А вот Марии бог детей вообще не послал. И не потому, что она их родить не могла. Просто не от кого было. Семьдесят лет назад вышла Маша замуж. Вскоре после свадьбы он уехал на сборы, военным был. Да до войны на сборах и пропадал, лишь изредка и ненадолго приезжая на побывки.

– А как ушел на фронт, так почти сразу и убили его, – Мария Степановна произносит эти слова задумчиво, будто сомневается, а было ли все это в ее жизни. – Правда, похоронку на супруга я так и не получила, – продолжает женщина. – Потому и ждала, долго ждала. Вечерами в окошко смотрела, пока совсем в глазах не стемнеет. Да только не вернулся мой любимый. Женихов-то было много, да не хотела я никого, кроме любимого. Так всю жизнь и прождала. И видно богу так угодно, под конец жизни встретила Гену. Я как-то подумала, мол, хватит ждать — все сроки десять раз вышли. А Гена, он мне — родная душа.

Конфетно-букетный период их романа длился недолго:

– А чего тянуть-то, – поясняет Геннадий Алексеевич. – Чай, не мальчик с девочкой уж. Сколько нам осталось — один бог знает. Так чего церемониться? Она мне сразу понравилась, я ей вроде бы тоже. А разница в возрасте… это только в молодости имеет значение. А мы и не замечаем.
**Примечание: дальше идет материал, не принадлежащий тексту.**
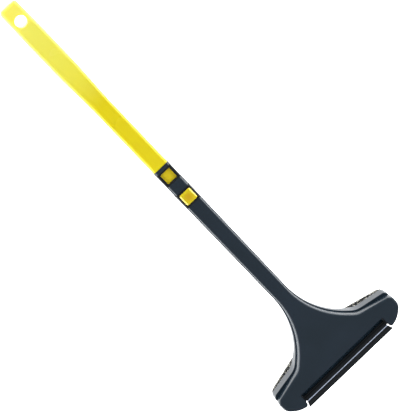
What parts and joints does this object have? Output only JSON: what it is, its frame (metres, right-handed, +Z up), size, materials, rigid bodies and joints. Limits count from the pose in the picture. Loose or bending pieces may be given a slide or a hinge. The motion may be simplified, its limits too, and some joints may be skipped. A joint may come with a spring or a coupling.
{
  "type": "window scrubber",
  "caption": "Window scrubber with a net-covered sponge head, a rubber blade in a rail, and a plug-in handle with a release button and hang hole.",
  "frame": {"origin": "middle of the tool's length and width, on the floor it lies on", "axes": "+Y along the tool from the blade to the hang hole, +X across the head, +Z up from the sponge to the top shell"},
  "size_m": [0.1888, 0.595, 0.0434],
  "materials": {
    "shell_plastic": "satin gloss moulded plastic",
    "frame_plastic": "matte moulded plastic",
    "rail_plastic": "satin extruded plastic",
    "handle_plastic": "glossy moulded plastic",
    "button_plastic": "glossy moulded plastic",
    "blade_rubber": "matte rubber",
    "pad_plastic": "matte moulded plastic",
    "foam": "open-cell foam",
    "net_yarn": "knitted plastic yarn",
    "steel": "zinc-plated steel"
  },
  "bodies": {
    "head_unit": {"front_shell": "shell_plastic", "rear_shell": "shell_plastic", "neck_screws": "steel", "head_screws": "steel", "window_frame": "frame_plastic", "button_frame": "frame_plastic", "button_springs": "steel", "latch_plate": "steel", "blade_rail": "rail_plastic", "rail_screws": "steel", "squeegee_blade": "blade_rubber", "pad_plate": "pad_plastic", "sponge": "foam", "scrub_net": "net_yarn", "net_hem": "net_yarn"},
    "button": {"release_button": "button_plastic"},
    "handle_unit": {"grip_front": "handle_plastic", "grip_rear": "handle_plastic", "grip_screws": "steel", "stem": "handle_plastic", "stem_pins": "steel", "catch_spring": "steel", "catch_rivets": "steel"}
  },
  "joints": [
    {"name": "button_press", "type": "slide", "parent": "head_unit", "child": "button", "axis": [0, -0.0484, -0.9988], "range_m": [0, 0.0024], "stiffness_N_per_m": 900, "springref_m": -0.0005, "deforming": ["button_springs", "catch_spring"]},
    {"name": "handle_pull", "type": "slide", "parent": "head_unit", "child": "handle_unit", "axis": [0, 0.9988, -0.0484], "range_m": [0, 0.085], "deforming": ["catch_spring"]}
  ]
}
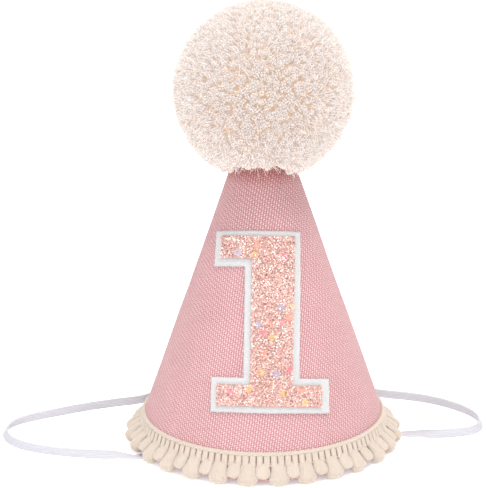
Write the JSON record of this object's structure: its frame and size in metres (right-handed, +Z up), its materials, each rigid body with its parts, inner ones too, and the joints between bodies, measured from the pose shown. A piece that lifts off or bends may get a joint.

К слову, разница у них, действительно ощутимая: ему 72 году, ей — 89! По правде говоря, они уже и не думали в таком возрасте стать «молодоженами». А вот стали!

«Молодых» расписали прямо в Центре. А вместе с работниками загса пришел и священник — отец Дмитрий Субботин с Нижней террасы. Он-то и благословил брак. И даже выразил готовность обвенчать супругов, если, конечно, те захотят.

– Небось, дорого стоит, – нерешительно молвит Мария Степановна, но, узнав, что венчание для них будет бесплатным, заметно оживляется: – Ну, тогда, конечно, почему бы и нет. Мы ведь оба православные, оба — крещеные. А если не получится — тоже не страшно. Страшно было в одиночку жить. Вот вроде и ухаживают за тобой, грех жаловаться, а все что-то не то. Но теперь-то мы с Геной не одиночки, вместе мы. А вместе легче. И уже как бы не «доживаем», а живем по-настоящему. Помогаем друг другу. Больше, конечно, морально. Но я, если надо ему, и постирать могу, и поднести что-то. Муж ведь он мне. Любимый!

При этих словах Геннадий аж на руках привстал — так, что культи ног от сиденья оторвались. А на лице его появилось выражение юношеского смущения напополам со счастьем.